### Task to carry out:
List each line of the data in which the string "that" appears.
Start of Data excerpt
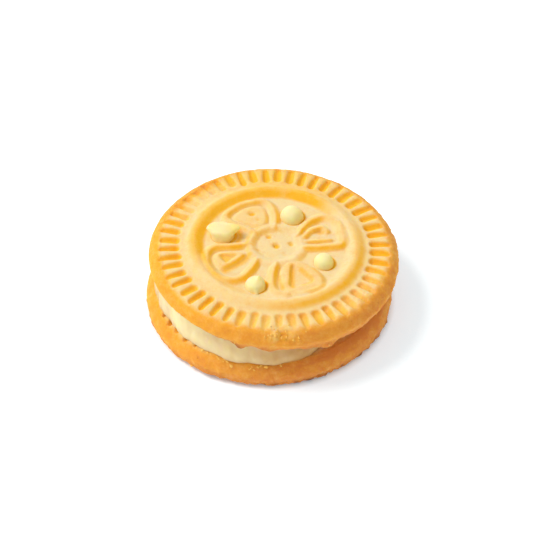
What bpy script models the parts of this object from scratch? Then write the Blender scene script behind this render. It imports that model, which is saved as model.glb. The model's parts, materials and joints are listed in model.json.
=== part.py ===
"""A cream sandwich biscuit: two moulded round biscuits with a cream layer between them.

The cream has been squeezed up through four holes in the upper biscuit and ends in four beads on its
face. Metres, +Z up; the origin is the centre of the lower biscuit's flat underside, on the table.
The upper biscuit lies a little to the right (+X) of the lower one and slopes down to that side.
"""

import math

import bmesh
import bpy
from mathutils import Matrix, Vector, noise

MM = 0.001

# Both biscuits.
BISCUIT_RADIUS = 24.9 * MM
LOWER_RADIUS = 24.65 * MM
BISCUIT_THICKNESS = 5.2 * MM
GIRTH_HEIGHT = 2.7 * MM
SHOULDER_RADIUS = 22.8 * MM
SHOULDER_DROP = 0.15 * MM
BASE_RADIUS = 23.1 * MM
LOWER_FOOT = 0.6 * MM
UNDERSIDE_RADIUS = 19.0 * MM
GAP = 0.3 * MM

# The ring of moulded grooves near the rim.
GROOVE_COUNT = 52
COLUMNS_PER_GROOVE = 4
GROOVE_START = math.radians(3.1)
GROOVE_DRIFT = math.radians(1.4)
GROOVE_DEPTH = 0.85 * MM
GROOVE_INNER = 18.6 * MM
GROOVE_OUTER = 22.7 * MM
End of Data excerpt
### Written response:
What bpy script models the parts of this object from scratch? Then write the Blender scene script behind this render. It imports that model, which is saved as model.glb. The model's parts, materials and joints are listed in model.json.
The upper biscuit lies a little to the right (+X) of the lower one and slopes down to that side.